Question

. Solve the following problem from tablet YBC \(6967: \mathrm{A}\) number exceeds its reciprocal by \(7 .\) Find the number and the reciprocal. (In this case, that two numbers are "reciprocals" means that their product is \(60 .\) )

Short answer

Answer: The two possible solutions for the number and its reciprocal are (-5, -12) and (12, 5).

Step-by-step solution

Translate Problem Statement into Equations

We can let the number be x and its reciprocal be y. The problem statement tells us the following two pieces of information: 1. A number (x) exceeds its reciprocal (y) by 7, which can be translated to: x - y = 7 2. The product of the number and its reciprocal is 60, which can be translated to: xy = 60 Now we have a system of two equations with two unknowns, which we can solve.
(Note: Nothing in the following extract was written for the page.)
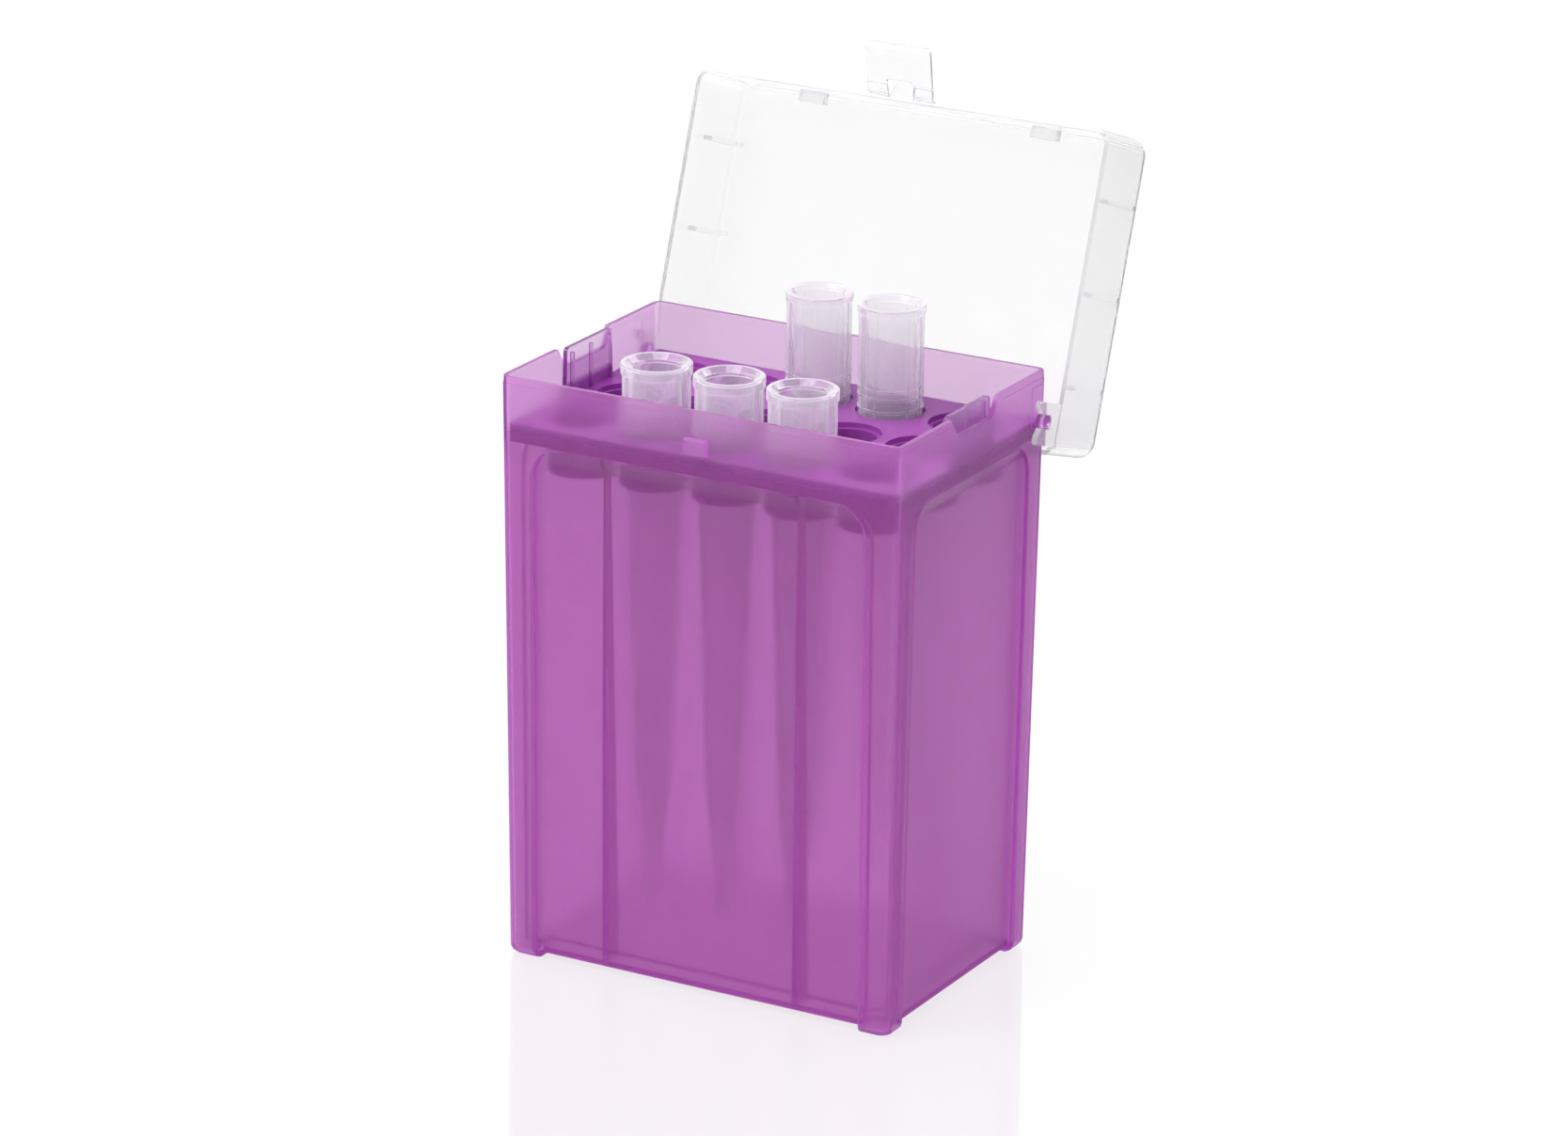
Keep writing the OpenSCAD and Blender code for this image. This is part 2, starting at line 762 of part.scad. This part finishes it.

Solve for One Unknown in Terms of the Other

We will solve the first equation to find x in terms of y, and then substitute the expression we find into the second equation. From equation 1, we have: x = y + 7

Substitute the Expression Found in Step 2 into the Second Equation

Substitute x = y + 7 in the second equation: (y + 7)y = 60

Solve the Quadratic Equation

We now have a quadratic equation to solve for y: y^2 + 7y = 60 Next, bring 60 to the left side to convert it to standard form: y^2 + 7y - 60 = 0

Factor the Quadratic Equation

Factor the quadratic equation to find the roots: (y + 12)(y - 5) = 0

Solve for y

Set each factor equal to zero and solve for y: 1. y + 12 = 0 y = -12 2. y - 5 = 0 y = 5

Solve for x

We have two possible values for y, so we will now solve for x for both values using the expression x = y + 7: 1. When y = -12, x = -12 + 7 = -5 2. When y = 5, x = 5 + 7 = 12

Verify the Solutions

Check if the solutions are valid: 1. For x = -5 and y = -12, xy = (-5)(-12) = 60, which is a valid solution. 2. For x = 12 and y = 5, xy = (12)(5) = 60, which is also a valid solution. Therefore, the two solutions for the number and its reciprocal are (-5, -12) and (12, 5).

Key concepts

Reciprocal Numbers

Understanding reciprocal numbers is a foundational aspect of algebra, particularly when dealing with rational numbers and their properties.

Reciprocal numbers, also referred to as multiplicative inverses, are numbers that when multiplied together yield a product of 1. The reciprocal of a number \( x \) is often denoted as \( \frac{1}{x} \), or simply \( x^{-1} \). An important point to note is that every nonzero number has a reciprocal, and finding a reciprocal is as simple as dividing 1 by the number in question.

For instance, the reciprocal of 10 is \( \frac{1}{10} \) or 0.1, and when you multiply 10 by its reciprocal, the result is 1 (\(10 \times 0.1 = 1\)). In the context of the given problem, reciprocal numbers have a special significance as the product of the number and its reciprocal is given to be 60. Not all reciprocal relations are as straightforward as the basic definitions, especially when it involves the multiplication of two reciprocal numbers equalling a number other than 1.

Algebraic Problem Solving

Algebraic problem solving is a systematic process that involves the use of algebraic expressions, equations, and functions to find unknown quantities. When faced with an algebraic problem, one key step is to translate the words of the problem statement into mathematical language. This typically involves identifying what represents the unknowns, often assigning them variables like \( x \) and \( y \) — as we have in our given exercise.

To solve algebraic problems, it’s important to follow a structured approach:

• Begin by defining variables.
• Translate the problem statement into one or more equations.
• Manipulate these equations to isolate the unknowns.
• Apply mathematical operations to find solutions.
• Verify the solutions to ensure they make sense within the context of the original problem.

This methodical process is quite evident in the solution steps for the exercise, where each step was carefully executed to find the values of \( x \) and its reciprocal \( y \) that meet the given criteria.

System of Equations

A system of equations consists of two or more equations with a set of variables that you aim to solve simultaneously. Solutions to these systems represent where the equations intersect when plotted graphically. Here are some methods often used to solve systems of equations:

• Substitution: Solve one equation for one variable and substitute that expression into the other equation(s).
• Elimination (or addition): Add or subtract equations to eliminate one variable, making it easier to solve for the other.
• Graphing: Plot each equation on a coordinate grid and look for points of intersection.
• Matrix methods: Use matrix operations to solve more complex systems of equations.

In the case of our problem, the substitution method was employed. The first equation was rearranged to express one variable in terms of the other, and this expression was substituted into the second equation. This process turned a system of equations into a much more manageable single equation to solve. Once a value was found for one variable, it was substituted back into one of the original equations to find the corresponding value of the second variable. Systems of equations are a crucial concept in algebra as they have wide applications in various fields, including economics, physics, and computer science.